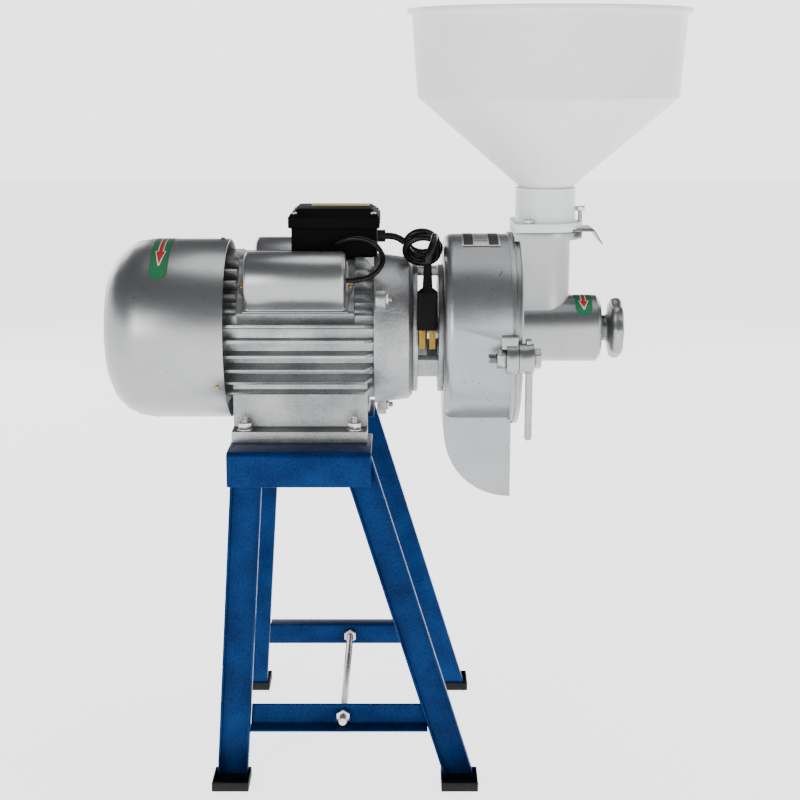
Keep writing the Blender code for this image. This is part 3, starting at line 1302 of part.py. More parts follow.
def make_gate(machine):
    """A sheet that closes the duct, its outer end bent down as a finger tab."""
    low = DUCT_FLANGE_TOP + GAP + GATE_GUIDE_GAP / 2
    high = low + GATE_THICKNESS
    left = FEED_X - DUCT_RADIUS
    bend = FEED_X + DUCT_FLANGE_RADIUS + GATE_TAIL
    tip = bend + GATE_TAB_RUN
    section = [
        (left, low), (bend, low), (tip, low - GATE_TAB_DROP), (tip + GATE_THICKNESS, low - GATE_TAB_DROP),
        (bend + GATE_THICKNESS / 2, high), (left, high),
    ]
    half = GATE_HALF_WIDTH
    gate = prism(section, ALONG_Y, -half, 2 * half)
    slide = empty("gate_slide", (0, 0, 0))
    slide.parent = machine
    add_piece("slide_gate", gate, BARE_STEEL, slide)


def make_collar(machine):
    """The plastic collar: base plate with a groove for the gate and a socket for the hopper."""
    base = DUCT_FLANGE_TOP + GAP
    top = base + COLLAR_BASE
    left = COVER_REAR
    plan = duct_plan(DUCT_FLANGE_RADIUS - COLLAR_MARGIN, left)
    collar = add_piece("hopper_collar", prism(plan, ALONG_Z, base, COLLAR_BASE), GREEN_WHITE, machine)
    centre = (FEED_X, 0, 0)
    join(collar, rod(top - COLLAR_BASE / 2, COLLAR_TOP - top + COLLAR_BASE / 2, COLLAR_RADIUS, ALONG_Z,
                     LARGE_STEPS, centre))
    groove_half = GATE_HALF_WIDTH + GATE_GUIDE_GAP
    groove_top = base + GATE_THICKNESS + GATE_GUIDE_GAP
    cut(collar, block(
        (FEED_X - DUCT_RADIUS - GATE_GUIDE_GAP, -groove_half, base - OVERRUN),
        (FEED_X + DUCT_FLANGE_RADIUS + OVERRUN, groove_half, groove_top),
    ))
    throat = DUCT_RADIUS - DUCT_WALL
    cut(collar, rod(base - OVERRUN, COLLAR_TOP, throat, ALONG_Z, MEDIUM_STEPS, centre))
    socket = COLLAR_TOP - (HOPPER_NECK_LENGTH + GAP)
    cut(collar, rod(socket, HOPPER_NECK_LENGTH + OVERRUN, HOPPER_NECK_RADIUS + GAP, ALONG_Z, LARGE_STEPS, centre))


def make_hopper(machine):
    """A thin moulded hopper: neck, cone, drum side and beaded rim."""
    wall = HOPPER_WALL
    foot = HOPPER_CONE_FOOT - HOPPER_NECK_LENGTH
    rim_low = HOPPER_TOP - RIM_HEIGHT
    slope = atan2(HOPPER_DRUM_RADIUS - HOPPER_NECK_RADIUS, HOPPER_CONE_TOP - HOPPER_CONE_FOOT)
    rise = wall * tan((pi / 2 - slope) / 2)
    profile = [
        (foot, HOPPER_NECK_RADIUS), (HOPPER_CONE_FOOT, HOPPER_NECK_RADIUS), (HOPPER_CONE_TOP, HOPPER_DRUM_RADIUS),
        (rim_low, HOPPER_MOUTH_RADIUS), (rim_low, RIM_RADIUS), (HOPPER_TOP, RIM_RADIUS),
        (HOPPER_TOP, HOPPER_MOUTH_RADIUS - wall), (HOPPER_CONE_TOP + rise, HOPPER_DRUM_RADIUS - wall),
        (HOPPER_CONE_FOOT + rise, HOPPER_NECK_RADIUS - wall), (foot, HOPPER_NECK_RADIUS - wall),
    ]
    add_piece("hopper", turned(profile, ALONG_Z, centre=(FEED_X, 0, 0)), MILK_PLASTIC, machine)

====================

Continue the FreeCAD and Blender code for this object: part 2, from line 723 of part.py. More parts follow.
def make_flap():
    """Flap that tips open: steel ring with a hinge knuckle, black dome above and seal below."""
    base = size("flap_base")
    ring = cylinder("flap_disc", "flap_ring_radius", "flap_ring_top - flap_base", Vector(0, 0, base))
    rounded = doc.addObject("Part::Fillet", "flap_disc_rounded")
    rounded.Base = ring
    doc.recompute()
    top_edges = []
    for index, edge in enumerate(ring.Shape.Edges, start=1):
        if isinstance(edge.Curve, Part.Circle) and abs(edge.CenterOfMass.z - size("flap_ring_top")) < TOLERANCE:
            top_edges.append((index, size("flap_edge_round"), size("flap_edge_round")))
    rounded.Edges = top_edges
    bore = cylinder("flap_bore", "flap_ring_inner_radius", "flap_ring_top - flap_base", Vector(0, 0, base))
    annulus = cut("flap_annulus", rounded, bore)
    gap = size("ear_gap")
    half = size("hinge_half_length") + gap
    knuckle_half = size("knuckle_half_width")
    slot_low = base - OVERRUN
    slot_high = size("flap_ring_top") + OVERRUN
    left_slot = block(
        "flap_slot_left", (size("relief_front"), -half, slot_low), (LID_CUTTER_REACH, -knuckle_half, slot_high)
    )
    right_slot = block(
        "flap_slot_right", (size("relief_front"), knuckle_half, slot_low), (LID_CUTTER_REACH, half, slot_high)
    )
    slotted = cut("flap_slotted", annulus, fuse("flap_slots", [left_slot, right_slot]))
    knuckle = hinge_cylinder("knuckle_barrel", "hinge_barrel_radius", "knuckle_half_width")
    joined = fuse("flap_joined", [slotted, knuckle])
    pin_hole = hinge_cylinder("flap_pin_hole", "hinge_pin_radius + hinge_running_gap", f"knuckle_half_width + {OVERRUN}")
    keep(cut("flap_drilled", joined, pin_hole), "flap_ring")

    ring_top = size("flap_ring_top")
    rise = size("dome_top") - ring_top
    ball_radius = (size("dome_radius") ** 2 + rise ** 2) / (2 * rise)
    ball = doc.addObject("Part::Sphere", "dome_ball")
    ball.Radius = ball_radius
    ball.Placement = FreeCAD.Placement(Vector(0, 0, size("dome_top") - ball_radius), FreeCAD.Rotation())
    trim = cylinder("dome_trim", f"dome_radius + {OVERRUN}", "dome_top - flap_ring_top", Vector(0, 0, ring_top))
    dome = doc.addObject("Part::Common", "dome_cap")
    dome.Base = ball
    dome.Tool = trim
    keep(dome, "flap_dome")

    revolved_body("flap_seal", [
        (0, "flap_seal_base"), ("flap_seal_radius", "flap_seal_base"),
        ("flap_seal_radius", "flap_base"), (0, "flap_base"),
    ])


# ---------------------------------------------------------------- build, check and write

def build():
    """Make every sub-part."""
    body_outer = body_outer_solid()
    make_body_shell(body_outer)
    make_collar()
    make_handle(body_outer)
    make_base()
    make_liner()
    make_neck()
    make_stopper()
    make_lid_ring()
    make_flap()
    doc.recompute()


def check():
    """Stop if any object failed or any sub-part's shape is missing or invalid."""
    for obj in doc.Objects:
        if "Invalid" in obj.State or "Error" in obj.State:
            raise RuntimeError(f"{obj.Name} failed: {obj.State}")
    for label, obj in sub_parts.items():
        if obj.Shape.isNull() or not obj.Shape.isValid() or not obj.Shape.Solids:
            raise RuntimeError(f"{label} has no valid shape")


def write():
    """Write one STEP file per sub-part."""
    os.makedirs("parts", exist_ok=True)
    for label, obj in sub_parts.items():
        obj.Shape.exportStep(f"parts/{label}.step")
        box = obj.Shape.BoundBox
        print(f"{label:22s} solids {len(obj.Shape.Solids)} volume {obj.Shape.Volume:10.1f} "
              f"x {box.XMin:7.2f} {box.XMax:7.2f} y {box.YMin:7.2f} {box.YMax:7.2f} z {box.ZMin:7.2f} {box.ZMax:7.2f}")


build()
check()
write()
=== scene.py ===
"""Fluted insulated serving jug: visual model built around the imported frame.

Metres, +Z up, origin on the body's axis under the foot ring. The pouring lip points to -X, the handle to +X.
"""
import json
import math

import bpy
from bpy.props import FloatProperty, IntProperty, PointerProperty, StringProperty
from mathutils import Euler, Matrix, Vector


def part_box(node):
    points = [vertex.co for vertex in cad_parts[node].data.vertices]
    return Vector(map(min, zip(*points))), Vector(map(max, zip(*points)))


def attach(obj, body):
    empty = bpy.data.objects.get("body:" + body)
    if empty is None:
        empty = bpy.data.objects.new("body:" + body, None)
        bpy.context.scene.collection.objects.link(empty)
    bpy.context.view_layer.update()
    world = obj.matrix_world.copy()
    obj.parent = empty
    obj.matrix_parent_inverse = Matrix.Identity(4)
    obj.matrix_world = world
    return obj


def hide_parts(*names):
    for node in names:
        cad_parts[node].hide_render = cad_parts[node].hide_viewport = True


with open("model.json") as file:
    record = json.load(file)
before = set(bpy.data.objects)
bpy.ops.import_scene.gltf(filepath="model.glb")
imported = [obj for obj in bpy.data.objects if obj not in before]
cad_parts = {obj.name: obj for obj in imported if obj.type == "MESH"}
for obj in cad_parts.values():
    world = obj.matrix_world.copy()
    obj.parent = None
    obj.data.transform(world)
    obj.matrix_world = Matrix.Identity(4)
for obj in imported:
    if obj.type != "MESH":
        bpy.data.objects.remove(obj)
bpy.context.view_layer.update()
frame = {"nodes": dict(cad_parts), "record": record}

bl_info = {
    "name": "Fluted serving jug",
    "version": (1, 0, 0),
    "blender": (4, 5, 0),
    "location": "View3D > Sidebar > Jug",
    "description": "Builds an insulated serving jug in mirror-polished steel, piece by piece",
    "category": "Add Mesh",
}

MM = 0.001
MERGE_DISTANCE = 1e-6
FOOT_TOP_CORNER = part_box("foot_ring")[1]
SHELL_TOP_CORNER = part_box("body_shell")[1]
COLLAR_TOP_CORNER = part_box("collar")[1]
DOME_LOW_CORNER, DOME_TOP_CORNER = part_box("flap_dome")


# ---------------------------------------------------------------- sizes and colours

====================

Your objective. The lines above from the one containing "make_neck()" through the one containing "obj.matrix_world = world" are to be set down exactly, and no others.

Answer.
    make_neck()
    make_stopper()
    make_lid_ring()
    make_flap()
    doc.recompute()


def check():
    """Stop if any object failed or any sub-part's shape is missing or invalid."""
    for obj in doc.Objects:
        if "Invalid" in obj.State or "Error" in obj.State:
            raise RuntimeError(f"{obj.Name} failed: {obj.State}")
    for label, obj in sub_parts.items():
        if obj.Shape.isNull() or not obj.Shape.isValid() or not obj.Shape.Solids:
            raise RuntimeError(f"{label} has no valid shape")


def write():
    """Write one STEP file per sub-part."""
    os.makedirs("parts", exist_ok=True)
    for label, obj in sub_parts.items():
        obj.Shape.exportStep(f"parts/{label}.step")
        box = obj.Shape.BoundBox
        print(f"{label:22s} solids {len(obj.Shape.Solids)} volume {obj.Shape.Volume:10.1f} "
              f"x {box.XMin:7.2f} {box.XMax:7.2f} y {box.YMin:7.2f} {box.YMax:7.2f} z {box.ZMin:7.2f} {box.ZMax:7.2f}")


build()
check()
write()
=== scene.py ===
"""Fluted insulated serving jug: visual model built around the imported frame.

Metres, +Z up, origin on the body's axis under the foot ring. The pouring lip points to -X, the handle to +X.
"""
import json
import math

import bpy
from bpy.props import FloatProperty, IntProperty, PointerProperty, StringProperty
from mathutils import Euler, Matrix, Vector


def part_box(node):
    points = [vertex.co for vertex in cad_parts[node].data.vertices]
    return Vector(map(min, zip(*points))), Vector(map(max, zip(*points)))


def attach(obj, body):
    empty = bpy.data.objects.get("body:" + body)
    if empty is None:
        empty = bpy.data.objects.new("body:" + body, None)
        bpy.context.scene.collection.objects.link(empty)
    bpy.context.view_layer.update()
    world = obj.matrix_world.copy()
    obj.parent = empty
    obj.matrix_parent_inverse = Matrix.Identity(4)
    obj.matrix_world = world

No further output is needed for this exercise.